The entries below contain a line with "(0.0, HINGE_Y, HINGE_Z))" and a line with "NOISE_HIGH = 0.7". Retype exactly everything from the first down to the second, both included, and nothing else.

SUPPLIED INFORMATION>
* * *
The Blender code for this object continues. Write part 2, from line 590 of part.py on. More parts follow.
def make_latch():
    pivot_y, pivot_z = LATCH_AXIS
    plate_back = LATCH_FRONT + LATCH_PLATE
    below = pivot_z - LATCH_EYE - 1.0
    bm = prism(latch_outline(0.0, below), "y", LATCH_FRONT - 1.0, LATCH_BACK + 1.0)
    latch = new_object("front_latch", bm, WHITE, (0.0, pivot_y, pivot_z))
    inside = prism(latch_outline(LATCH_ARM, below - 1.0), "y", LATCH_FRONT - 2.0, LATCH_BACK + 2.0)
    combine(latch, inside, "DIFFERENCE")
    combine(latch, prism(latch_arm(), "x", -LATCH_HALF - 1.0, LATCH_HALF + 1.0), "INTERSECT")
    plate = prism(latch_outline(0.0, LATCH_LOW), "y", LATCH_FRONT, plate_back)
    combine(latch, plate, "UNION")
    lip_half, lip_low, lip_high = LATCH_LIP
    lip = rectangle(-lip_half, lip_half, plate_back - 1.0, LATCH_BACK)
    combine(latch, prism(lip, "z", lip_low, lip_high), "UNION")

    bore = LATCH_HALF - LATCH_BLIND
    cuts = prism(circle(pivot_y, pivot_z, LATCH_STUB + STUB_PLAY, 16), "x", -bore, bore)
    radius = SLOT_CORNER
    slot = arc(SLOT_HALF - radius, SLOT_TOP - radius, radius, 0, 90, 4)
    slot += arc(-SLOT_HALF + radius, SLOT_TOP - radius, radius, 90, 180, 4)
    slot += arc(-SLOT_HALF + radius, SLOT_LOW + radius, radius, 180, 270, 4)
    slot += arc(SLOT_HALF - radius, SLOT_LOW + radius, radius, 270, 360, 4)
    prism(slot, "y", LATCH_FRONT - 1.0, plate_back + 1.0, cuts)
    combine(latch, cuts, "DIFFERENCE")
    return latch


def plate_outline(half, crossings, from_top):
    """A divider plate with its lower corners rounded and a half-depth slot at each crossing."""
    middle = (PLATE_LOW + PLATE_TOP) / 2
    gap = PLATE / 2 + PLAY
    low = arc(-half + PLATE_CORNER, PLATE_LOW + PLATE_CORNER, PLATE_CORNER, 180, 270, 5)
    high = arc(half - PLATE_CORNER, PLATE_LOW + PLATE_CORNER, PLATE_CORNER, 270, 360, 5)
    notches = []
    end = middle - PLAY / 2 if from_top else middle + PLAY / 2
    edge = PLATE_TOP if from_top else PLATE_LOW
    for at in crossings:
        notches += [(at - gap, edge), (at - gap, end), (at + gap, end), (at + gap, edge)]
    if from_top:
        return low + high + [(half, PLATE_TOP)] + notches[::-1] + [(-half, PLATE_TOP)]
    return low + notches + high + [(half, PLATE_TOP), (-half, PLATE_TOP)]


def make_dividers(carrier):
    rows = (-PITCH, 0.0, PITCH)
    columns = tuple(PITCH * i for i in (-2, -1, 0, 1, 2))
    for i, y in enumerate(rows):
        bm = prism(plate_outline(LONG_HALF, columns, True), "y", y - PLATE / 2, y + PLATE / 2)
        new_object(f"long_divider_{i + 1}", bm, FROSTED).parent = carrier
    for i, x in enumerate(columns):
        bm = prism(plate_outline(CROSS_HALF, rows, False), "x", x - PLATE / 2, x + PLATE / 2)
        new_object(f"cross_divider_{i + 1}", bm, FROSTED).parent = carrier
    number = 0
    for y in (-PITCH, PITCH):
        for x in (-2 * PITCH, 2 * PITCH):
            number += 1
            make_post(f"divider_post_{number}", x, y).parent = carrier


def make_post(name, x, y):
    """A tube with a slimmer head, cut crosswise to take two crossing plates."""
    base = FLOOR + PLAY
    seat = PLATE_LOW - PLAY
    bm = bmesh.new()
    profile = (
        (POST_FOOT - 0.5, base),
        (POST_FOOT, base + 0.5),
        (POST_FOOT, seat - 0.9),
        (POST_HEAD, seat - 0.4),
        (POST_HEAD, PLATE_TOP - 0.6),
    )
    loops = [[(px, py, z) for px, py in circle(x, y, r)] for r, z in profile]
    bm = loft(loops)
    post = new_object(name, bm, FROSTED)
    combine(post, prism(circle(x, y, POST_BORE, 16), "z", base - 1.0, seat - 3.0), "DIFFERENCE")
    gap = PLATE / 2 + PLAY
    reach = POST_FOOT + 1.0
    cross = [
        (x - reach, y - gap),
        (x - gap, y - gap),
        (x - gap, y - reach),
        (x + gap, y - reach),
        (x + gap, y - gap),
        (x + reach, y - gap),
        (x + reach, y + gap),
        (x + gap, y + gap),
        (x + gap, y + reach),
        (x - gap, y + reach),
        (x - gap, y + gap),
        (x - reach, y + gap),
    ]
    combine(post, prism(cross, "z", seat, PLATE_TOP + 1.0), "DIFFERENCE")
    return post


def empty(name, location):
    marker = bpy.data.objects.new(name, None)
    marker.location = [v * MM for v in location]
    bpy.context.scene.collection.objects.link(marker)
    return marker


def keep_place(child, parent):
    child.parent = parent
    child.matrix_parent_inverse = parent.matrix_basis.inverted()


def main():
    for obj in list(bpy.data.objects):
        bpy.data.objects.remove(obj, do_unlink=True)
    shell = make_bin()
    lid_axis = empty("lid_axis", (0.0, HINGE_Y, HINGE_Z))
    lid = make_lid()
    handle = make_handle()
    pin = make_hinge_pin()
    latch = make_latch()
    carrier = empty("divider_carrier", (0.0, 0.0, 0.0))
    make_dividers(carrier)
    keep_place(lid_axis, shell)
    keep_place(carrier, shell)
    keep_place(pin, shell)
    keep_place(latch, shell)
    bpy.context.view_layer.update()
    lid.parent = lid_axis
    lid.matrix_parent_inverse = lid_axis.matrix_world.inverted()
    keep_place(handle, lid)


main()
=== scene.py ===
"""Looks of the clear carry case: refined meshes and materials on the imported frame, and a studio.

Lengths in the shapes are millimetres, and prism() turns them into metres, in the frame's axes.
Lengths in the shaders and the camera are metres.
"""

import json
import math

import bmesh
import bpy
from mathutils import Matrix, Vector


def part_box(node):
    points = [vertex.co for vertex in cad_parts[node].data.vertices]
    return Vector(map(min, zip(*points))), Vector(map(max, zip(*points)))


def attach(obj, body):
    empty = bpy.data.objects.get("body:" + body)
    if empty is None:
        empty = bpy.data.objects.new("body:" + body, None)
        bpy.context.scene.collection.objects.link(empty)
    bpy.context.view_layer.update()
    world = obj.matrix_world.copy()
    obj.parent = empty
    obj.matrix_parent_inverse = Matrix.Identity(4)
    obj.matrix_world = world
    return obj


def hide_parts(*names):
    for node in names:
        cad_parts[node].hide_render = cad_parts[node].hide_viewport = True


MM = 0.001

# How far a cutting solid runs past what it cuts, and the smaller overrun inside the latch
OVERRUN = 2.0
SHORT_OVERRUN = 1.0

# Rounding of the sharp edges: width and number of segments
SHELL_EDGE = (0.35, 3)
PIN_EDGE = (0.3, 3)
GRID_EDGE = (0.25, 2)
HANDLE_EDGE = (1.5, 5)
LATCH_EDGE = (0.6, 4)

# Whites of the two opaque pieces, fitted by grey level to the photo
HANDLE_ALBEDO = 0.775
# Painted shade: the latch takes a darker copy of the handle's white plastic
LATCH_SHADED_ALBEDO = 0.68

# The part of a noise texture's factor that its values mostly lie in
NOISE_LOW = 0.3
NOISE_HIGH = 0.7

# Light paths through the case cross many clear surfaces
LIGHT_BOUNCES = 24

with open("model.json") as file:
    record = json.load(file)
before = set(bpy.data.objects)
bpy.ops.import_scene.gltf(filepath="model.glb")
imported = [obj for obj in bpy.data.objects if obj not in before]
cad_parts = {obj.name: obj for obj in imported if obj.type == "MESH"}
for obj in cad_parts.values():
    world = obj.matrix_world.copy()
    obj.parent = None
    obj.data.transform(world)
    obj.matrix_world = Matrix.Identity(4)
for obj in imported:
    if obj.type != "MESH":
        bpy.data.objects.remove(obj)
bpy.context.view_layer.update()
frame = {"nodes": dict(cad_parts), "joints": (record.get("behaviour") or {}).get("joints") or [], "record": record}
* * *
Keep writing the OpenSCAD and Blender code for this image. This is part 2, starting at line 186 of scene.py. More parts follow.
* * *
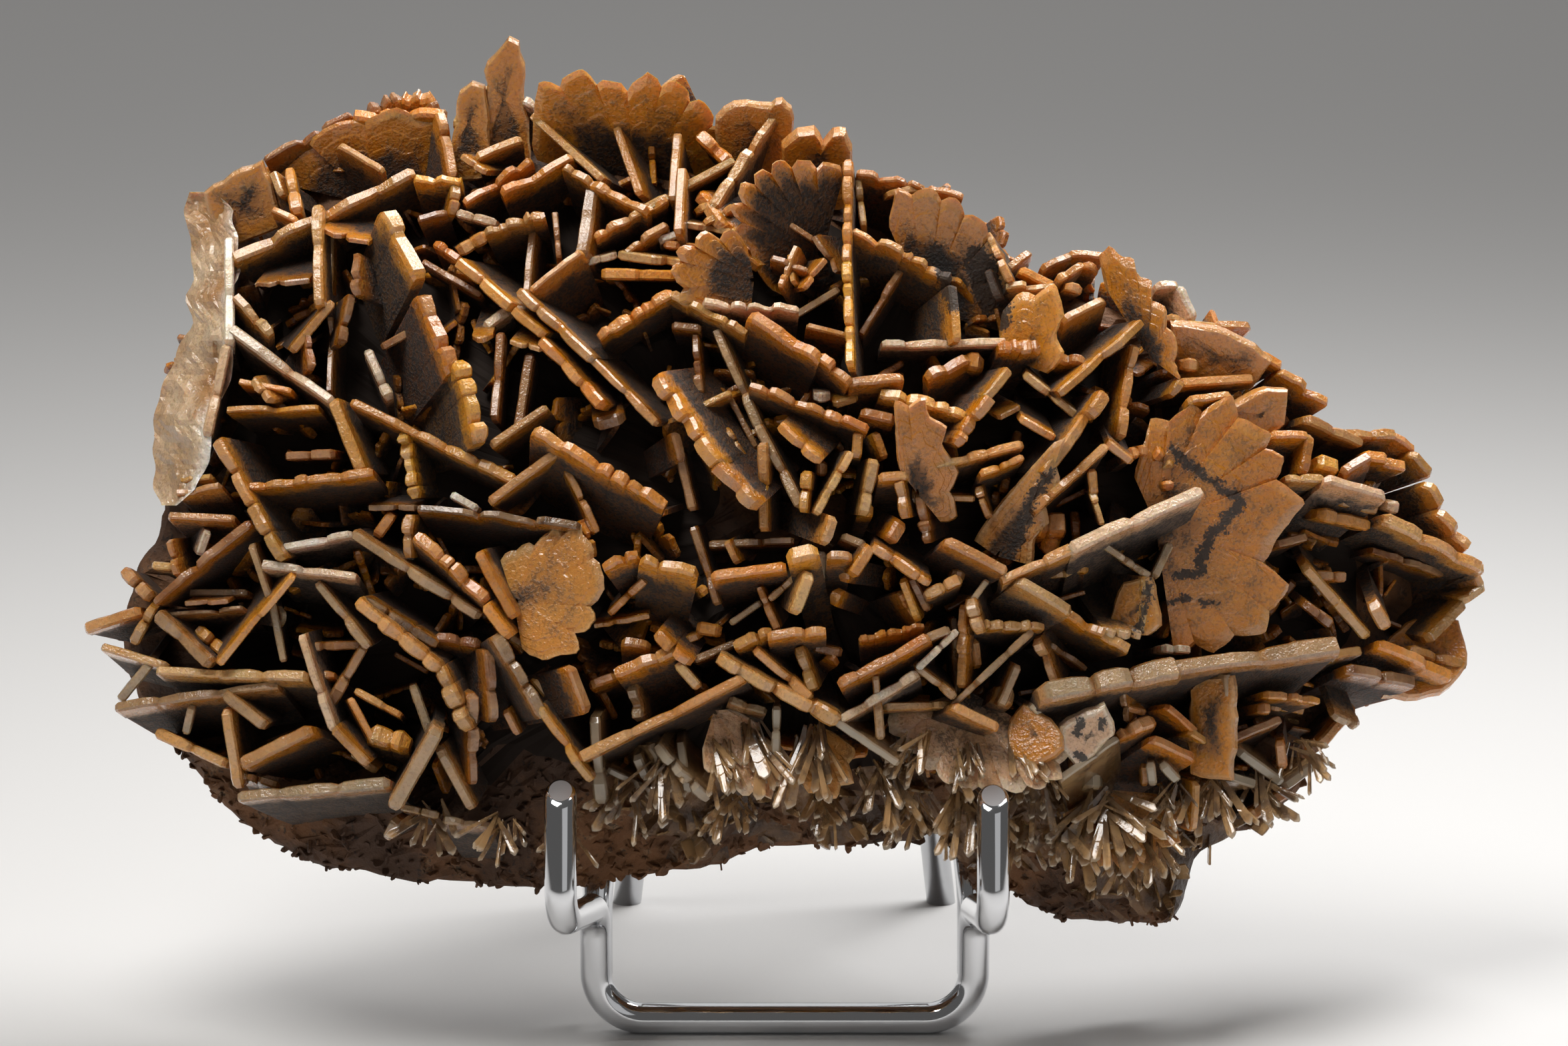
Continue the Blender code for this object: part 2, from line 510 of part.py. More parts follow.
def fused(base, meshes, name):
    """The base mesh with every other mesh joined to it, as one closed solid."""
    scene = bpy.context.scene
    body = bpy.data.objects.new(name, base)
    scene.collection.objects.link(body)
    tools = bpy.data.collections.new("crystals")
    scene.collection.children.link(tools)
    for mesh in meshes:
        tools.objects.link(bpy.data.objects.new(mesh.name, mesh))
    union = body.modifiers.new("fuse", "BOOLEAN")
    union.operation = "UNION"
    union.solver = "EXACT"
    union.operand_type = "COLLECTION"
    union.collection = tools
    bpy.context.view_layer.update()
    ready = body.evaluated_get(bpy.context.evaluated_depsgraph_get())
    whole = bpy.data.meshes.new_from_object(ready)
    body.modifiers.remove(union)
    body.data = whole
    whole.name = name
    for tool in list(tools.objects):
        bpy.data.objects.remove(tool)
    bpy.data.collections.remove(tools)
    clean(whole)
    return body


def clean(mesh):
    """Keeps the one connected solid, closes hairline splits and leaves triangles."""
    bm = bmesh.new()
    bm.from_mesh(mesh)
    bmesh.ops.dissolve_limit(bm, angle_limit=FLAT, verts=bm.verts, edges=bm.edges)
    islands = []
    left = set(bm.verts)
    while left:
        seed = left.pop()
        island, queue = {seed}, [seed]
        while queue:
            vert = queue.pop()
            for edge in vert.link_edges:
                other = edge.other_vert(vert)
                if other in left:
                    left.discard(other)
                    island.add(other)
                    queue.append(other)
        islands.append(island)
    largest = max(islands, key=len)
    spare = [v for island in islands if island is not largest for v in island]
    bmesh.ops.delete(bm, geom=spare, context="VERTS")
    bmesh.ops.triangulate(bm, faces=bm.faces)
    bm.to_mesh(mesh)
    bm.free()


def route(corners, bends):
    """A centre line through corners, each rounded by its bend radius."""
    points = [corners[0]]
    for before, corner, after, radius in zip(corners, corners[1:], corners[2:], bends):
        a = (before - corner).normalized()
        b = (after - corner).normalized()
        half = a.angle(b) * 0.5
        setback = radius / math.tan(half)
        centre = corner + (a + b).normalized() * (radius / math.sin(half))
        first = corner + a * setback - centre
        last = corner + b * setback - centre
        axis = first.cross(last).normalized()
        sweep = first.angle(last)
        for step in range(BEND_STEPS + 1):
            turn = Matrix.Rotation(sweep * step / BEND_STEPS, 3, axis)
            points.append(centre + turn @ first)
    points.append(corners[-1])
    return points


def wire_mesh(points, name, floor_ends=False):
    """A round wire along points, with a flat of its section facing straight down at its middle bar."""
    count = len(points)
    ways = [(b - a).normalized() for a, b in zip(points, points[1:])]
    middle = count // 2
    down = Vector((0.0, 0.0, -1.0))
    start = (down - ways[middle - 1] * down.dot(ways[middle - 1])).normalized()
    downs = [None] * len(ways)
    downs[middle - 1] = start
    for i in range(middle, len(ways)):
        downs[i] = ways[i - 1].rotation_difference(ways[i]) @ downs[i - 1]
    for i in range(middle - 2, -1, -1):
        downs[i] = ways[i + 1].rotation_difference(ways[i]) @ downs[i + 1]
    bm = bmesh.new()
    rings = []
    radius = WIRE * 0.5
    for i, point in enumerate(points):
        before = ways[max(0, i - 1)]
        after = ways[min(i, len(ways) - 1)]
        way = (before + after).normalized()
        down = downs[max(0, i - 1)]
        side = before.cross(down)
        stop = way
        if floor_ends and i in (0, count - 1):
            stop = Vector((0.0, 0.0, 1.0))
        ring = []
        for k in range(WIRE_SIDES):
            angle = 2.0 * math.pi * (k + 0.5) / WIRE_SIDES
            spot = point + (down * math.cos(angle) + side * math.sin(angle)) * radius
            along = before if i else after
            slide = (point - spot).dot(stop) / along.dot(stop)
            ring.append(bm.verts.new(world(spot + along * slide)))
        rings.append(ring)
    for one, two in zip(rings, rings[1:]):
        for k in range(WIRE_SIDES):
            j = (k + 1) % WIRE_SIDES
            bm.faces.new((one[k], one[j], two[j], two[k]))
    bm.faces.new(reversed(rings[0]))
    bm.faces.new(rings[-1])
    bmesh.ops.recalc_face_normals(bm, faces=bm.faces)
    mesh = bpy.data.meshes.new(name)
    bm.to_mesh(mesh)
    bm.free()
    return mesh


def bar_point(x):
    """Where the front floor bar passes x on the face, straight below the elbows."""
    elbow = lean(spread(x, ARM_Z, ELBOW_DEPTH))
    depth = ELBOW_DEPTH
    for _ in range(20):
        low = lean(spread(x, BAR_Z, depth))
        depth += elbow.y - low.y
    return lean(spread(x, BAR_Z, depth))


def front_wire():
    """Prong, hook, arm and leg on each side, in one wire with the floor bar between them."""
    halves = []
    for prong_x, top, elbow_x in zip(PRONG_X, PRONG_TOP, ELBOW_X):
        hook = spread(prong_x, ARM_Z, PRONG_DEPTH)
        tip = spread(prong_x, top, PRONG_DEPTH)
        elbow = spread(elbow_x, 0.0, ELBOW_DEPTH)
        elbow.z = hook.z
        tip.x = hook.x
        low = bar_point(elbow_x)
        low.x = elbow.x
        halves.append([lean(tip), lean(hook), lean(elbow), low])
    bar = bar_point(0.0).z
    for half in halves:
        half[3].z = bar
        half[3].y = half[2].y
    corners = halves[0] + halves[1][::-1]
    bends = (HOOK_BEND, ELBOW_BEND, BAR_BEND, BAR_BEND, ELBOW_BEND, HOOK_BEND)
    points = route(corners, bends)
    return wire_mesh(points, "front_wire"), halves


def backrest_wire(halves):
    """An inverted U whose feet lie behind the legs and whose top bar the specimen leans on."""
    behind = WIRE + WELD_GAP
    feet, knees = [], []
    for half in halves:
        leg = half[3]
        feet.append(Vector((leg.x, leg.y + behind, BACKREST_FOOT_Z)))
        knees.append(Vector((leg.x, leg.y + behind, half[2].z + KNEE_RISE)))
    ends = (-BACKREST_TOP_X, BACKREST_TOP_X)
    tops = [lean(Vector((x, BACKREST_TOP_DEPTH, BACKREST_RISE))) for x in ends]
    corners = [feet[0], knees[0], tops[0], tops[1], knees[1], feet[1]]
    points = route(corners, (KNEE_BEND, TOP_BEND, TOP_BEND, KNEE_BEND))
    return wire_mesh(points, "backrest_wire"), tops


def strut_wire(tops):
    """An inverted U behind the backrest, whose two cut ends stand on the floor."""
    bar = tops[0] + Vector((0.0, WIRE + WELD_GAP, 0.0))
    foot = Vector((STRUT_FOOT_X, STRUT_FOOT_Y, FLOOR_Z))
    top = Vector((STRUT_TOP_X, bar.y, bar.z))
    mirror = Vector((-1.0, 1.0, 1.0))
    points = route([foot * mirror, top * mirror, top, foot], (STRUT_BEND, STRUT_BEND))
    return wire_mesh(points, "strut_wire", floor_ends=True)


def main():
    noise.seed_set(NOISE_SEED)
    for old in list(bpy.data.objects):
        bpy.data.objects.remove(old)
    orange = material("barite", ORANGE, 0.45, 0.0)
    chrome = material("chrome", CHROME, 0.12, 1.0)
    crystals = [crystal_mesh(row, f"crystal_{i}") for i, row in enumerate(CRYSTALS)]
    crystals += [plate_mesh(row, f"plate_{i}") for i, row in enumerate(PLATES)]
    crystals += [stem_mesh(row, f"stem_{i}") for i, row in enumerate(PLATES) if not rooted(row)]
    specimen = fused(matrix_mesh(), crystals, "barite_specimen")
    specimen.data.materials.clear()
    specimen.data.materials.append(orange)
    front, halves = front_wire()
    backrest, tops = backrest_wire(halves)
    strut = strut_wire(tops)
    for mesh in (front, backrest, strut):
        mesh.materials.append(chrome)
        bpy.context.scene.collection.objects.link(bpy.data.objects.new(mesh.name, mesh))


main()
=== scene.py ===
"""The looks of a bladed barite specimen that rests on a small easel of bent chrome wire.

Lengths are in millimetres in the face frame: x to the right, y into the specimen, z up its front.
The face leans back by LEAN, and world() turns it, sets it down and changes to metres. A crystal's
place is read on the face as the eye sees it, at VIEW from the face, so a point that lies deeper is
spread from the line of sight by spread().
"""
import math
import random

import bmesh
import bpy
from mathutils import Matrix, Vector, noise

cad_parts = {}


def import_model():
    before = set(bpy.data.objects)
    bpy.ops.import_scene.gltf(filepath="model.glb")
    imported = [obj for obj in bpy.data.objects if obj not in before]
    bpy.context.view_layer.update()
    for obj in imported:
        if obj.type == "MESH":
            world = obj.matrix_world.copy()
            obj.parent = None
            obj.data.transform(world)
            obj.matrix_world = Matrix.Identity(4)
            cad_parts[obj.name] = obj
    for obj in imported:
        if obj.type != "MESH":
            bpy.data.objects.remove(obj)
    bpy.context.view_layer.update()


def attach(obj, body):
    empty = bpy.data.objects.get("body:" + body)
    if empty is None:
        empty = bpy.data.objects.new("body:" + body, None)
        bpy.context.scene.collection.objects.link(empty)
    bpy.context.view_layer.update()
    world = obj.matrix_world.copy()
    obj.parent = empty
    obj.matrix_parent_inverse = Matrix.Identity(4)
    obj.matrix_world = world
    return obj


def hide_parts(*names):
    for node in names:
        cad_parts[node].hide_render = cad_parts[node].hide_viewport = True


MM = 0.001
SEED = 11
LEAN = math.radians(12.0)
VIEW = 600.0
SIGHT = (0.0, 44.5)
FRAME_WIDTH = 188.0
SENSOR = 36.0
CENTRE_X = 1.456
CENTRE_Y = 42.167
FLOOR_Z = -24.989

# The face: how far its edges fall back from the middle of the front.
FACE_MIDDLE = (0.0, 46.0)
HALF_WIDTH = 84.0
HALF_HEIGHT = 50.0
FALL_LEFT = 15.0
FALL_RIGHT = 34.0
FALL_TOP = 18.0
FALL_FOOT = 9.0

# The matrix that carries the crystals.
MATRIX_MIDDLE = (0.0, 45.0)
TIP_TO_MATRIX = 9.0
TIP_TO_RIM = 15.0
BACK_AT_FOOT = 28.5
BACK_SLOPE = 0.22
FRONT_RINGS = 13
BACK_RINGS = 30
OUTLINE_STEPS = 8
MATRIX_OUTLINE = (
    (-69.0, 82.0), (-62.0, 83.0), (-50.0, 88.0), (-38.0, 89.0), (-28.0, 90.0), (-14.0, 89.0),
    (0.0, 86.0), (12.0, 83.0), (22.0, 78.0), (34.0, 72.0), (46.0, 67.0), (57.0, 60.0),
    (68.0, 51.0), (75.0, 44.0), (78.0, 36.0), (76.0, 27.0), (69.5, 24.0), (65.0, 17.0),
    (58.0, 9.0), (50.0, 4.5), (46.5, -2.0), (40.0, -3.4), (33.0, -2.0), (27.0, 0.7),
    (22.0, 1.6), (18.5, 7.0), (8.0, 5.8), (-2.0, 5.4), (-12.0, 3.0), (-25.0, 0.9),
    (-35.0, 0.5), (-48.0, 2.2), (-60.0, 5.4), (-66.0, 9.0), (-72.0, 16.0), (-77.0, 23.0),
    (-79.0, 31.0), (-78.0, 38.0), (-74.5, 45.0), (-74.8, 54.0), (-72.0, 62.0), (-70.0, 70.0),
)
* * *
SOLUTION TO THIS EXERCISE>
    lid_axis = empty("lid_axis", (0.0, HINGE_Y, HINGE_Z))
    lid = make_lid()
    handle = make_handle()
    pin = make_hinge_pin()
    latch = make_latch()
    carrier = empty("divider_carrier", (0.0, 0.0, 0.0))
    make_dividers(carrier)
    keep_place(lid_axis, shell)
    keep_place(carrier, shell)
    keep_place(pin, shell)
    keep_place(latch, shell)
    bpy.context.view_layer.update()
    lid.parent = lid_axis
    lid.matrix_parent_inverse = lid_axis.matrix_world.inverted()
    keep_place(handle, lid)


main()
=== scene.py ===
"""Looks of the clear carry case: refined meshes and materials on the imported frame, and a studio.

Lengths in the shapes are millimetres, and prism() turns them into metres, in the frame's axes.
Lengths in the shaders and the camera are metres.
"""

import json
import math

import bmesh
import bpy
from mathutils import Matrix, Vector


def part_box(node):
    points = [vertex.co for vertex in cad_parts[node].data.vertices]
    return Vector(map(min, zip(*points))), Vector(map(max, zip(*points)))


def attach(obj, body):
    empty = bpy.data.objects.get("body:" + body)
    if empty is None:
        empty = bpy.data.objects.new("body:" + body, None)
        bpy.context.scene.collection.objects.link(empty)
    bpy.context.view_layer.update()
    world = obj.matrix_world.copy()
    obj.parent = empty
    obj.matrix_parent_inverse = Matrix.Identity(4)
    obj.matrix_world = world
    return obj


def hide_parts(*names):
    for node in names:
        cad_parts[node].hide_render = cad_parts[node].hide_viewport = True


MM = 0.001

# How far a cutting solid runs past what it cuts, and the smaller overrun inside the latch
OVERRUN = 2.0
SHORT_OVERRUN = 1.0

# Rounding of the sharp edges: width and number of segments
SHELL_EDGE = (0.35, 3)
PIN_EDGE = (0.3, 3)
GRID_EDGE = (0.25, 2)
HANDLE_EDGE = (1.5, 5)
LATCH_EDGE = (0.6, 4)

# Whites of the two opaque pieces, fitted by grey level to the photo
HANDLE_ALBEDO = 0.775
# Painted shade: the latch takes a darker copy of the handle's white plastic
LATCH_SHADED_ALBEDO = 0.68

# The part of a noise texture's factor that its values mostly lie in
NOISE_LOW = 0.3
NOISE_HIGH = 0.7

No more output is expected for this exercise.